2017 Model S100D, starting with 37% SOC, plugged into a 240V/72A wall charger. Parked outside overnight in 15 degrees F (-9 C) outside temperature. Cabin temperature 33 F. When I started charging, the car drew 4kW for 20 minutes (assuming battery heating). Over the next five minutes it ramped up to the full 17kW available from my charger. At that point, the car was estimating 4:45 minutes to charge from 40% to 100%. This dropped to 3:35 after another 10 minutes (car now at 42%), at which point the charging time estimate was stable. 58kWh / 17kw = 3.4h, or roughly 3:35, so that makes sense.

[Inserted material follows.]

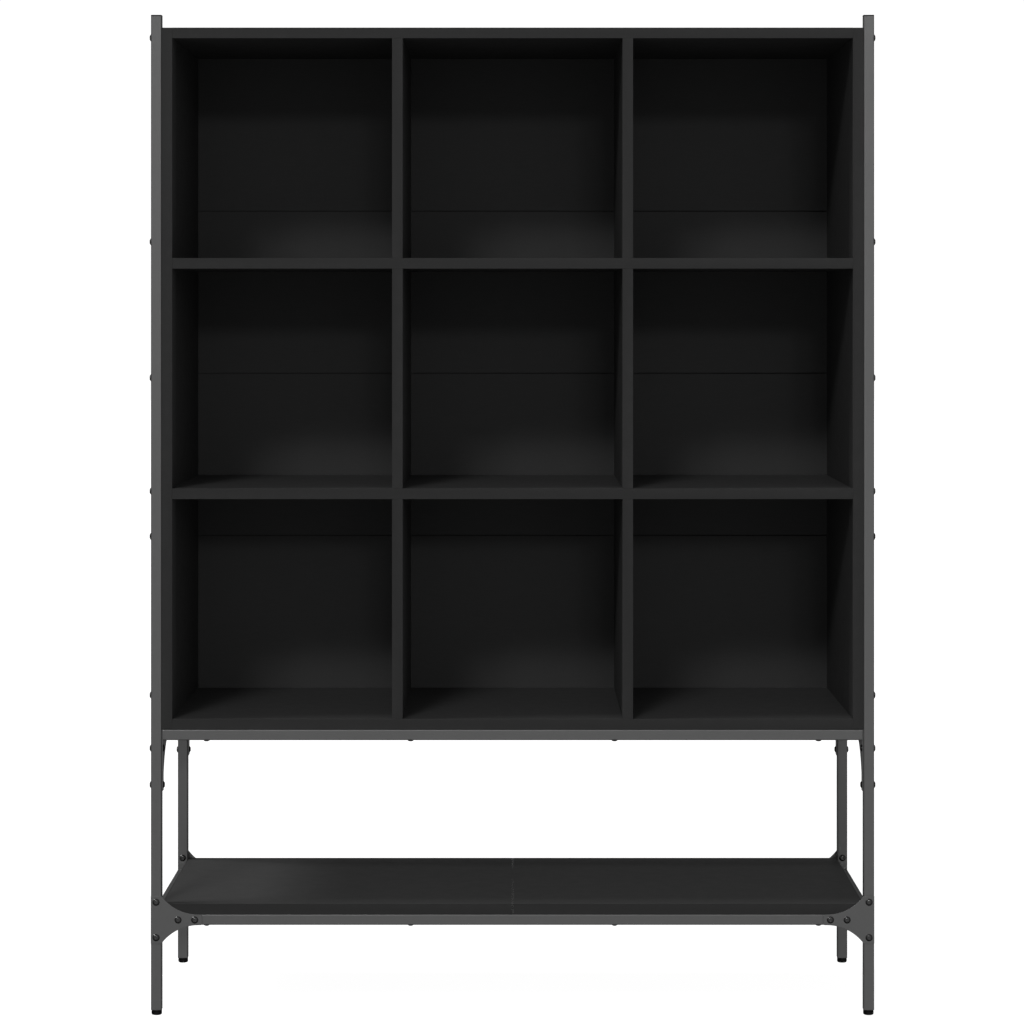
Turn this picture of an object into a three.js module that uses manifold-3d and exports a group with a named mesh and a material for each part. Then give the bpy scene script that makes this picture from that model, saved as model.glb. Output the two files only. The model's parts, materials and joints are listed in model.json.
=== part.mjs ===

So my rule of thumb to estimate charging time, at least for this temperature range and charging capacity: take required capacity, divide by maximum charging rate, and add 30 minutes.

BTW, this is my first Tesla (and first post). Only had it for a month or so, but I love it.
 
congrats on your purchase and thanks for posting! You might read from previous posts that charging to 80% is fast, 80->90 slows down quite a bit and 90-100% is a crawl. Your 100D has the max range of all Teslas on the road, so you should be in a good position to charge to 80 or 90% for most of your road trips.
 
congrats on your purchase and thanks for posting! You might read from previous posts that charging to 80% is fast, 80->90 slows down quite a bit and 90-100% is a crawl. Your 100D has the max range of all Teslas on the road, so you should be in a good position to charge to 80 or 90% for most of your road trips.

The OP is talking about AC charging (HPWC or somthing similar).

The taper that you describe is inherent to higher speed DC charging (SuC or CHAdeMO).